= Modeling code records =

□ □ □ □

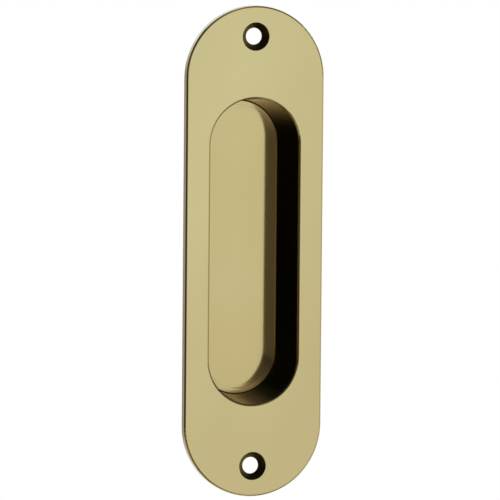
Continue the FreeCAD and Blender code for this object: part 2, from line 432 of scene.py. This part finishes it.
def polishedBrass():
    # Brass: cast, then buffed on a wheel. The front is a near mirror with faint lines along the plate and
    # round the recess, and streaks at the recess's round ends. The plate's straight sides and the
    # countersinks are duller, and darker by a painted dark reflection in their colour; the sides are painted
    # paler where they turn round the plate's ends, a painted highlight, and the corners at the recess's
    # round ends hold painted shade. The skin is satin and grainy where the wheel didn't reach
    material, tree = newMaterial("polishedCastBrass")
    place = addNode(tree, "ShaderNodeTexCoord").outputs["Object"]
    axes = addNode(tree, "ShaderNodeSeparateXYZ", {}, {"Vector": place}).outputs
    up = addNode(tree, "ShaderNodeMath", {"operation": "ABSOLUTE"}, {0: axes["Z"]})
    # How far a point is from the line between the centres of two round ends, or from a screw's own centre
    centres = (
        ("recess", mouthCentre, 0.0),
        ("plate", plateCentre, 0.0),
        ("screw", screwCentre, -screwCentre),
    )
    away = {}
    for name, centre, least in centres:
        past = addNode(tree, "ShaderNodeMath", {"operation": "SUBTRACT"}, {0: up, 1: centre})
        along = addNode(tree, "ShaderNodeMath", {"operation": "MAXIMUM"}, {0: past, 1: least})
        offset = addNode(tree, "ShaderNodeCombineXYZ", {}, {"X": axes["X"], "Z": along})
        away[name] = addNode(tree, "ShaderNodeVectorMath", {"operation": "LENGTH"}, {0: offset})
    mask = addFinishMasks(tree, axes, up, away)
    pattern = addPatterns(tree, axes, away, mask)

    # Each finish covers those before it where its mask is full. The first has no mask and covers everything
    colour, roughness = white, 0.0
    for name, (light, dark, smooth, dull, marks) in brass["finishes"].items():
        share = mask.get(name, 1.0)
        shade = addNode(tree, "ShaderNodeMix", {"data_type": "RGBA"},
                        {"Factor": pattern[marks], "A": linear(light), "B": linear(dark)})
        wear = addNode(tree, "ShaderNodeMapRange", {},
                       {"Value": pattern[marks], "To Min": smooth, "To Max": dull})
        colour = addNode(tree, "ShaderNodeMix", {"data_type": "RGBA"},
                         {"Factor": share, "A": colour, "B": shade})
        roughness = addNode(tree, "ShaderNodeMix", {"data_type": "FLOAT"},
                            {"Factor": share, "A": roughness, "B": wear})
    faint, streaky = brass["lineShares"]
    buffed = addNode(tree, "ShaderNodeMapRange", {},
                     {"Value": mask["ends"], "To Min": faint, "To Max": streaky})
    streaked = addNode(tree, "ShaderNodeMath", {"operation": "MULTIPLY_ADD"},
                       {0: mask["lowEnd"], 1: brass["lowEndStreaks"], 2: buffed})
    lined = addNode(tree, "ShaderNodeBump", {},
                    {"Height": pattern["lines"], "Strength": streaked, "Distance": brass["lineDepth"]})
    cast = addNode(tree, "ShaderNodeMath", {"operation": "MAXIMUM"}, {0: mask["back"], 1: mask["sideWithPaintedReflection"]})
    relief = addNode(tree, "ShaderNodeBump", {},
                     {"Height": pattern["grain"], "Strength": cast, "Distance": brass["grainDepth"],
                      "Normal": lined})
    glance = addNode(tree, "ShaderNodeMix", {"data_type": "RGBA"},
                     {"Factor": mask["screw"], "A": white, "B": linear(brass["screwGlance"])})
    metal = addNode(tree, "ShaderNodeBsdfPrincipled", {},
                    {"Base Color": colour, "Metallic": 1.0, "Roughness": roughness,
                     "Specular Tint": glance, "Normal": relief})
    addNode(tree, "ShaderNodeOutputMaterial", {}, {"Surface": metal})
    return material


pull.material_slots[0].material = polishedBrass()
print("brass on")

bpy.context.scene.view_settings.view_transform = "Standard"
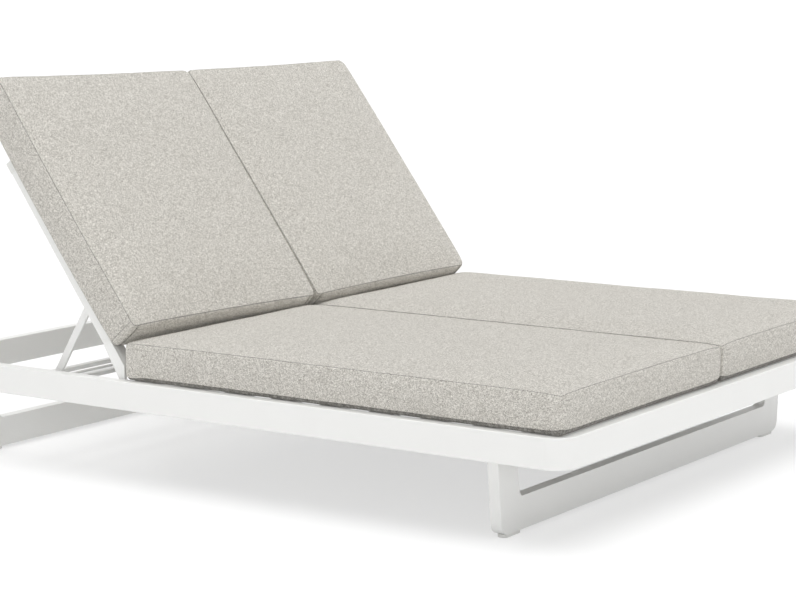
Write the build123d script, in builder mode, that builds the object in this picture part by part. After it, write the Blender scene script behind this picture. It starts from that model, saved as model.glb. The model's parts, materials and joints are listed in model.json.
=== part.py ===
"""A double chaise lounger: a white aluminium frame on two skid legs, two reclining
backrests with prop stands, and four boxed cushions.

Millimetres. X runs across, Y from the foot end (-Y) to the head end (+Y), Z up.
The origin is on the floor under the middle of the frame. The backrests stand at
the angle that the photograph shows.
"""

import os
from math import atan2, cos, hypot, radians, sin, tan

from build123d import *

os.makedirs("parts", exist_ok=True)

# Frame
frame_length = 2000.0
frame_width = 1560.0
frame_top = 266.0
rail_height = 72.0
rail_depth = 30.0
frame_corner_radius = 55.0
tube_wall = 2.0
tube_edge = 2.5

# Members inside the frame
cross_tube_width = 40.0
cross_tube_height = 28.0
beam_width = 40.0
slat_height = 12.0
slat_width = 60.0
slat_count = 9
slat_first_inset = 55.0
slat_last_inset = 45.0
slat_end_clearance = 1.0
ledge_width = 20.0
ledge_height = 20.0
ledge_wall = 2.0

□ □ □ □

= Work to complete =
Looking at the material above, please copy exactly every line from its first line through the line containing "pattern = addPatterns(tree, axes, away, mask)", with both ends included and nothing else.

= Full answer =
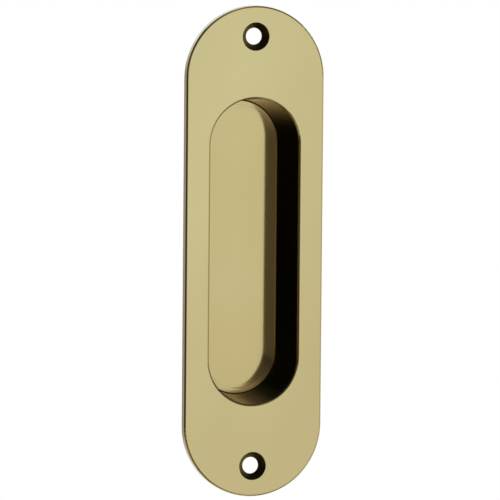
Continue the FreeCAD and Blender code for this object: part 2, from line 432 of scene.py. This part finishes it.
def polishedBrass():
    # Brass: cast, then buffed on a wheel. The front is a near mirror with faint lines along the plate and
    # round the recess, and streaks at the recess's round ends. The plate's straight sides and the
    # countersinks are duller, and darker by a painted dark reflection in their colour; the sides are painted
    # paler where they turn round the plate's ends, a painted highlight, and the corners at the recess's
    # round ends hold painted shade. The skin is satin and grainy where the wheel didn't reach
    material, tree = newMaterial("polishedCastBrass")
    place = addNode(tree, "ShaderNodeTexCoord").outputs["Object"]
    axes = addNode(tree, "ShaderNodeSeparateXYZ", {}, {"Vector": place}).outputs
    up = addNode(tree, "ShaderNodeMath", {"operation": "ABSOLUTE"}, {0: axes["Z"]})
    # How far a point is from the line between the centres of two round ends, or from a screw's own centre
    centres = (
        ("recess", mouthCentre, 0.0),
        ("plate", plateCentre, 0.0),
        ("screw", screwCentre, -screwCentre),
    )
    away = {}
    for name, centre, least in centres:
        past = addNode(tree, "ShaderNodeMath", {"operation": "SUBTRACT"}, {0: up, 1: centre})
        along = addNode(tree, "ShaderNodeMath", {"operation": "MAXIMUM"}, {0: past, 1: least})
        offset = addNode(tree, "ShaderNodeCombineXYZ", {}, {"X": axes["X"], "Z": along})
        away[name] = addNode(tree, "ShaderNodeVectorMath", {"operation": "LENGTH"}, {0: offset})
    mask = addFinishMasks(tree, axes, up, away)
    pattern = addPatterns(tree, axes, away, mask)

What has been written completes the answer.